Thursday, December 23, 2010

Solidarity

The very first statement Jesus ever voiced about his concern for the poor, oppressed, marginalized people was when he cried out as one of them--eyes shut tight, mouth open wide, wailing, kicking ...It was one of the most profound acts of solidarity with the poor he could make.

Scott Bessenecker
The New Friars

Wednesday, October 20, 2010

Being poor costs more


Poor people are forced to pay more for less. Living in conditions day in and day out where the whole area is constantly drained without being replenished. It becomes a kind of domestic colony.
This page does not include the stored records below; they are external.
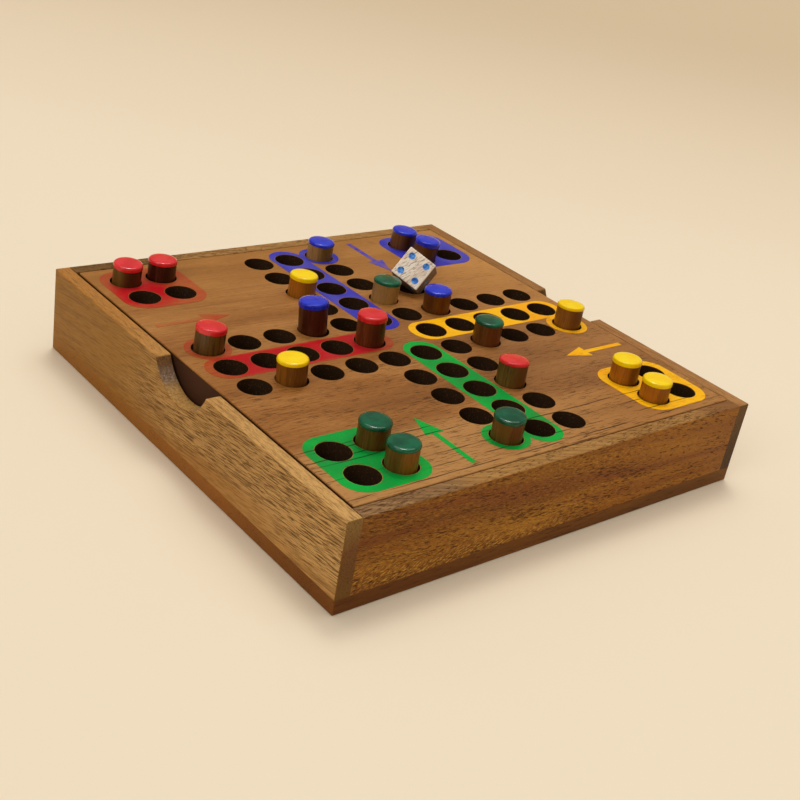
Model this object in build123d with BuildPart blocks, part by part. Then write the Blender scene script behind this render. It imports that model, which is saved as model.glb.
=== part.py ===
from build123d import *
from math import cos, radians, sin, tan
import os

# Wooden travel ludo: a drilled board that lifts out of a shallow tray, with pegs and a die.
# Frame: millimetres, +Z up, origin at the centre of the tray's underside.
# +X runs from the red side to the yellow side, +Y from the green side to the blue side.

os.makedirs("parts", exist_ok=True)

# ---------------------------------------------------------------- playing field
PITCH = 14.4                # centre to centre of neighbouring holes
ARM_HOLES = 5               # holes from the centre to the end of each arm
HOLE_D = 11.5               # peg hole
HOLE_DEPTH = 9.0            # blind depth of every hole
BORDER = 12.3               # centre of an outermost hole to the edge of the board
HOME_STEPS = 2              # each home is this many holes square

# ---------------------------------------------------------------- board
BOARD_T = 12.0              # thickness of the board
BOARD_EDGE_R = 0.5          # eased edge round the board
BOARD_SHIFT_X = 0.4         # the board lies a little to the right in its play

# ---------------------------------------------------------------- tray
BASE_T = 5.5                # bottom panel
CAVITY_H = 14.5             # storage height under the board
SIDE_WALL_T = 5.5           # left and right walls, which run the full depth
END_WALL_T = 5.3            # front and back walls, butted between the side walls
SIDE_PLAY = 0.6             # gap between board and side wall, each side
END_PLAY = 0.4              # gap between board and end wall, each side
EDGE_R = 0.5                # eased corners and underside of the tray
RIM_R = 0.5                 # sanded edges of the wall tops and the finger notches
CLEAT_W = 6.0               # width of the strips that carry the board
NOTCH_R = 17.0              # radius of the finger notch
NOTCH_DEPTH = 10.0          # how deep the notch cuts below the wall top

# ---------------------------------------------------------------- prints on the board
PRINT_T = 0.08              # thickness of the printed colour
PRINT_CLEAR = 0.15          # bare rim between a hole and the print around it
LANE_SIDE = 1.5             # lane edge beyond a hole, at the side
LANE_END = 3.0              # lane edge beyond a hole, at both ends
LANE_CORNER_R = 6.9         # rounded ends of a lane
START_RING = 2.35           # ring of colour round the start hole
HOME_MARGIN = 3.3           # home patch beyond its holes
HOME_CORNER_R = 8.2         # rounded corners of a home patch
ARROW_OFFSET = 35.3         # arrow's line from the middle of the board
ARROW_TIP = 50.6            # arrow's tip from the middle of the board
ARROW_HEAD_L = 10.6         # length of the arrow's head
ARROW_HEAD_W = 7.3          # width of the arrow's head
ARROW_SHAFT_L = 18.8        # length of the arrow's shaft
ARROW_SHAFT_W = 2.0         # width of the arrow's shaft

# ---------------------------------------------------------------- pegs
PEG_D = 10.3                # dowel
PEG_L = 17.0                # nominal length of a peg, which is sawn by hand
SAW_STEP = 0.25             # unevenness of the sawn lengths is counted in these
PEG_TOP_R = 0.5             # rounded top edge
PAINT_T = 0.2               # coat of paint over the top
PAINT_CROWN = 0.35          # the coat swells this much more in the middle
PAINT_LIP_R = 0.12          # rounded lower edge of the coat
PAINT_DROP = 0.7            # least that the coat comes down the side
DIP_STEP = 0.1              # unevenness of the dipping is counted in these
PEG_SEAT = 0.05             # clearance under a leaning peg

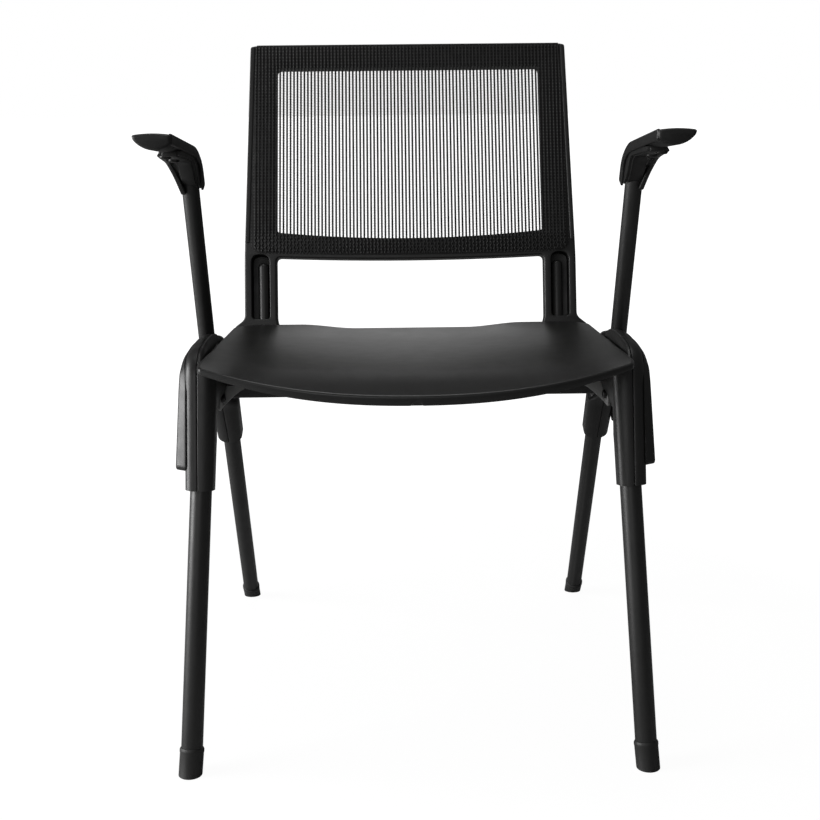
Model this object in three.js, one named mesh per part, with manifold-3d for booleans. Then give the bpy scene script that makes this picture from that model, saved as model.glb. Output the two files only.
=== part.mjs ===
// A nesting chair with a flip-up moulded seat, a mesh back and two armrests.
// Millimetres, +Z up. The chair faces -Y, and its own left side is at +X.
// The origin is on the floor, under the middle of the chair's bounding box.
import * as THREE from "three";
import { mergeVertices } from "three/addons/utils/BufferGeometryUtils.js";
import Module from "manifold-3d";

const wasm = await Module();
wasm.setup();

// Clearances
const seatedGap = 0.3; // between two pieces that touch on the real chair
const swingGap = 3; // between the swinging seat and the fixed frame
const overrun = 20; // how far a cutting tool runs past what it cuts

// Driving sizes: the width at the feet, the height of the seat and the spread of the legs at the hub
const frontFootX = 264;
const seatCornerHeight = 476;
const legsApartAtArch = 170.3;

// Legs, measured behind the front feet; the arch is the hub's edge between its two sleeves
const rearFootInset = 15; // the rear feet stand nearer the middle
const archDrop = 91; // below the seat's front corners
const frontRake = 0.254; // run back per unit of rise
const rearRake = 0.657; // run forward per unit of rise
const sideLean = 0.0425; // the side frames lean in towards the seat, radians
const frontTubeDiameter = 25;
const rearTubeDiameter = 22;
const legWall = 1.5;
const rearFootX = frontFootX - rearFootInset;
const archHeight = seatCornerHeight - archDrop;
const frontLegAtArch = frontRake * archHeight;
const rearLegAtArch = frontLegAtArch + legsApartAtArch;
const wheelbase = rearLegAtArch + rearRake * archHeight;

// Foot caps
const capWall = 1;
const capHeight = 30;
const frontTubeStart = 8; // height of the tube's end inside its cap
const rearTubeStart = 12;
const capRounding = 5;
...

And the tragedy is so often -- these forty million people are invisible because America is so affluent, so rich; because our expressways carry us away from the ghetto, we don’t see the poor.

Martin Luther King, Jr.
“Remaining Awake Through a Great Revolution” in A Testament of Hope

In/out of fashion

“Today it is fashionable to talk about the poor. Unfortunately, it is not fashionable to talk with them.”

- Mother Teresa

Wednesday, June 09, 2010

Good news to the poor

The gospels record that Jesus preached good news to the poor, and an essential part of that good news was that they were to be poor no longer.